A couple of days ago, civil society groups finally finished drafting of a huge omnibus statement on the WSIS. Full text of the statement can be found here.
In principle I have no problem with the idea of civil society groups coming out with a statement in response to the World Summit on the Information Society. I think its a grand idea to make clear what we are happy with and what we thought went wrong. I’ve helped draft many of these kinds of declarations in the past.
But I have to question the timing of it. It’s almost exactly four weeks after the WSIS completed in Tunis on November 18. The governments and UN and international press have all moved on to other, more pressing matters. And its holiday time, so everyone’s attention is already quite limited.
The possible impact of such a civil society statement is almost nil.
Perhaps this is useful to have just for ourselves, to show that we can agree on some basic principles and goals and ideas. A last act of solidarity.But we’re kidding ourselves if we think anyone is actually going to read the thing.

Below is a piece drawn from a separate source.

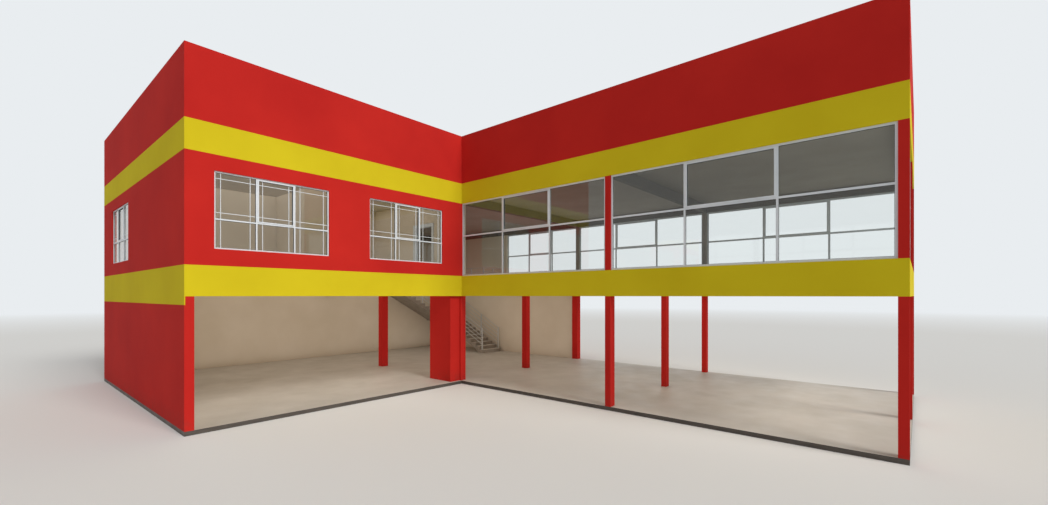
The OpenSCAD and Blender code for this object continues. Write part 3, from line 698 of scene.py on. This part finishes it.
trays = {
    "roof_felt_left_wing": (LEFT_IN, WALL - HALF_Y, FRONT_IN - LEFT_IN, WING_SPLIT_Y, 9, 3),
    "roof_felt_right_wing": (LEFT_IN, WING_SPLIT_Y, 2 * (HALF_X - WALL), BACK_IN, 8, 8),
}
for name, (x, y, length, y_end, sheets, seed) in trays.items():
    sheet_piece = grow(name, tree, [(0, 0, 0)], Matrix.Translation((x, y, ROOF_Z)),
                       Length=length, Sheet_width=(y_end - y) / sheets, Sheets=sheets,
                       Thickness=FELT_T, Lap=LAP, Seed=seed, Material=felt)
    keep(sheet_piece)


def sweep(name, profile, path, material):
    """Sweeps a closed profile round a closed path that runs counterclockwise in plan, with
    mitred corners. The profile gives distances inwards from the path, and heights."""
    mesh = bmesh.new()
    loops = []
    for i, here in enumerate(path):
        before, after = path[i - 1], path[(i + 1) % len(path)]
        one = (Vector(here) - Vector(before)).normalized()
        two = (Vector(after) - Vector(here)).normalized()
        in_one, in_two = Vector((-one.y, one.x)), Vector((-two.y, two.x))
        mitre = (in_one + in_two) / (1 + in_one.dot(in_two))
        loops.append([mesh.verts.new((here[0] + mitre.x * d, here[1] + mitre.y * d, z))
                      for d, z in profile])
    for i, loop in enumerate(loops):
        following = loops[(i + 1) % len(loops)]
        for k in range(len(profile)):
            m = (k + 1) % len(profile)
            mesh.faces.new((loop[k], following[k], following[m], loop[m]))
    return from_bmesh(name, mesh, material)


tray_path = [(LEFT_IN, WALL - HALF_Y), (FRONT_IN, WALL - HALF_Y), (FRONT_IN, WING_SPLIT_Y),
             (HALF_X - WALL, WING_SPLIT_Y), (HALF_X - WALL, BACK_IN), (LEFT_IN, BACK_IN)]
upstand_profile = [(0, ROOF_Z), (FILLET + FELT_T, ROOF_Z),
                   (FILLET + FELT_T, ROOF_Z + FILLET_FOOT),
                   (FELT_T, ROOF_Z + FILLET_FOOT + FILLET),
                   (FELT_T, PARAPET_FOOT), (0, PARAPET_FOOT)]
upstand = sweep("roof_felt_upstand", upstand_profile, tray_path, felt)
keep(upstand)

# Pressure bar: a flat strip of extruded aluminium that clamps the felt's upper edge to the
# parapet, with a screw about every 300 mm. Left as it came from the mill, it has a soft
# grey shine with faint lines along its length.
BAR_TOP, STRIP_H, STRIP_T = PARAPET_FOOT + 0.010, 0.040, 0.004
SCREW_R, SCREW_H, SCREW_STEP = 0.006, 0.004, 0.300
MILL, MILL_DEEP = linear("C6C8CA"), linear("B2B5B8")
mill, tree, shader, place = finish("mill_finish_aluminium", Metallic=1.0)
# The die's lines are under 1 mm apart and are drawn 20 mm apart to show.
surface(tree, shader, tint(tree, MILL, MILL_DEEP, clouds(tree, place, 0.3, 3)),
        gloss=(clouds(tree, place, 0.02, 3, (6, 6, 1)), 0.32, 0.5))
strip_profile = [(FELT_T, BAR_TOP - STRIP_H), (FELT_T + STRIP_T, BAR_TOP - STRIP_H),
                 (FELT_T + STRIP_T, BAR_TOP), (0, BAR_TOP), (0, PARAPET_FOOT),
                 (FELT_T, PARAPET_FOOT)]
strip = sweep("parapet_pressure_bar", strip_profile, tray_path, mill)
keep(strip)

screw_points, screw_turns = [], []
for i, start in enumerate(tray_path):
    end = tray_path[(i + 1) % len(tray_path)]
    run = Vector(end) - Vector(start)
    along, inwards = run.normalized(), Vector((-run.y, run.x)).normalized()
    gaps = round(run.length / SCREW_STEP)
    for k in range(gaps):
        spot = Vector(start) + along * (k + 0.5) * run.length / gaps
        spot += inwards * (FELT_T + STRIP_T)
        screw_points.append((spot.x, spot.y, BAR_TOP - STRIP_H / 2))
        screw_turns.append(math.atan2(inwards.y, inwards.x))
tree, given = new_tree("screws", Radius="Float", Head_height="Float", Material="Material")
head = node(tree, "GeometryNodeMeshCylinder", {"Vertices": 8, "Radius": given["Radius"],
                                               "Depth": given["Head height"]})
head = node(tree, "GeometryNodeTransform", {"Geometry": head.outputs["Mesh"],
                                            "Rotation": (0.0, math.pi / 2, 0.0)})
turn = node(tree, "GeometryNodeInputNamedAttribute", {"Name": "turn"}, data_type="FLOAT")
heads = node(tree, "GeometryNodeInstanceOnPoints", {
    "Points": given["Geometry"], "Instance": head,
    "Rotation": node(tree, "ShaderNodeCombineXYZ", {"Z": turn})})
close_tree(tree, heads, given["Material"])
screws = grow("pressure_bar_screws", tree, screw_points, turns=screw_turns,
              Radius=SCREW_R, Head_height=SCREW_H, Material=mill)
keep(screws)


# Studio: a pale matt floor under the building, which far from it fades into a pale
# backdrop, one soft sun and an even sky.
BACKDROP, STUDIO_FLOOR, SKY = linear("E9EDF0"), linear("DCDBD8"), linear("F4F7FA")
FLOOR_R, FADE_FROM, FADE_TO, SKY_FILL = 400.0, 45.0, 110.0, 0.42
KEY_FROM, KEY_COLOUR = Vector((0.78, -0.02, 0.62)), (1.0, 0.98, 0.95)
KEY_POWER, KEY_ANGLE = 2.3, 0.45
stage_mat, tree, shader, place = finish("pale_studio_floor", Roughness=0.9,
                                        Base_Color=STUDIO_FLOOR)
output = next(n for n in tree.nodes if n.type == "OUTPUT_MATERIAL")
flat = node(tree, "ShaderNodeVectorMath", {0: place}, operation="LENGTH").outputs["Value"]
fade = node(tree, "ShaderNodeMapRange", {
    "Value": flat, "From Min": FADE_FROM, "From Max": FADE_TO})
far = node(tree, "ShaderNodeEmission", {"Color": BACKDROP, "Strength": 1.0})
tree.links.new(node(tree, "ShaderNodeMixShader", {0: fade, 1: shader, 2: far}).outputs[0],
               output.inputs["Surface"])
mesh = bmesh.new()
bmesh.ops.create_circle(mesh, cap_ends=True, segments=96, radius=FLOOR_R)
floor = from_bmesh("studio_floor", mesh, stage_mat)

world = bpy.data.worlds.new("soft_studio")
bpy.context.scene.world = world
world.use_nodes = True
tree = world.node_tree
tree.nodes.clear()
ray = node(tree, "ShaderNodeLightPath")
seen = node(tree, "ShaderNodeMath", {0: ray.outputs["Is Camera Ray"],
                                     1: ray.outputs["Is Glossy Ray"]}, operation="MAXIMUM")
seen = node(tree, "ShaderNodeMath", {0: seen, 1: ray.outputs["Is Transmission Ray"]},
            operation="MAXIMUM")
fill = node(tree, "ShaderNodeBackground", {"Color": SKY, "Strength": SKY_FILL})
pale = node(tree, "ShaderNodeBackground", {"Color": BACKDROP, "Strength": 1.0})
node(tree, "ShaderNodeOutputWorld", {
    "Surface": node(tree, "ShaderNodeMixShader", {0: seen, 1: fill, 2: pale})})

lamp = bpy.data.lights.new("soft_key", "SUN")
lamp.energy, lamp.angle, lamp.color = KEY_POWER, KEY_ANGLE, KEY_COLOUR
key = bpy.data.objects.new("soft_key", lamp)
bpy.context.scene.collection.objects.link(key)
key.rotation_euler = KEY_FROM.to_track_quat("Z", "Y").to_euler()

# Soft panels, which no picture shows, stand for the daylight that the sunlit floors throw
# up at the walls and soffits and that the open sides let down on the floors. Each has its
# middle, width, depth, turn about X and power.
PANEL_COLOUR = (1.0, 0.97, 0.92)
PANELS = {
    "down_left_wing": (-6.470, 0.0, 3.552, 10.2, 15.8, 0.0, 180.0),
    "down_right_wing": (5.350, 4.300, 3.552, 12.2, 7.2, 0.0, 150.0),
    "up_left_wing": (-6.470, 0.0, 0.114, 9.8, 15.4, math.pi, 150.0),
    "up_right_wing": (5.350, 4.300, 0.114, 11.8, 7.2, math.pi, 45.0),
    "down_rooms": (-6.470, -4.0, 7.082, 10.2, 7.8, 0.0, 130.0),
    "up_rooms": (-6.470, -4.0, 3.764, 9.8, 7.6, math.pi, 60.0),
    "down_hall": (2.400, 4.300, 7.082, 18.0, 7.2, 0.0, 45.0),
    "up_hall": (-3.800, 4.300, 3.764, 13.0, 7.2, math.pi, 80.0),
}
for name, (x, y, z, width, depth, turned, watts) in PANELS.items():
    panel = bpy.data.lights.new(name, "AREA")
    panel.shape, panel.size, panel.size_y, panel.energy = "RECTANGLE", width, depth, watts
    panel.color = PANEL_COLOUR
    hung = bpy.data.objects.new(name, panel)
    hung.location, hung.rotation_euler = (x, y, z), (turned, 0.0, 0.0)
    hung.visible_camera = hung.visible_glossy = hung.visible_transmission = False
    bpy.context.scene.collection.objects.link(hung)

# Camera: level, a storey above the ground, looking into the angle of the L as in the photo.
EYE, TURN = (12.082, -11.424, 3.310), 0.7073
lens = bpy.data.cameras.new("camera")
lens.sensor_width, lens.lens, lens.shift_y = 36.0, 15.92, 0.0410
lens.clip_end = 2000.0
camera = bpy.data.objects.new("camera", lens)
bpy.context.scene.collection.objects.link(camera)
camera.location = EYE
camera.rotation_euler = (math.pi / 2, 0.0, TURN)
bpy.context.scene.camera = camera
bpy.context.scene.view_settings.view_transform = "Standard"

I argued strongly in Tunis that what we needed was a short, principled, one to two page statement from civil society. The kind of thing that could have been drafted overnight over beers on November 17 and released to the press on November 18. The kind of document that 300 organizations could easily endorse by glancing at it, even if it had to be quickly summarized in French and Spanish.

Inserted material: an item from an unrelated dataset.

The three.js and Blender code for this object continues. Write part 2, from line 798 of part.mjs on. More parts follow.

But the drafters had other ideas.
Instead we have a gargantuan 15-page tome that will take a week to complete translate into French and Spanish and that will need to be read carefully by groups all over the world to see if they can endorse it. We’ll be lucky if a final endorsed version is available before the end of the year.
Anyway, congrats to Ralf Bendrath, Karen Banks, and others who were instrumental in this statement.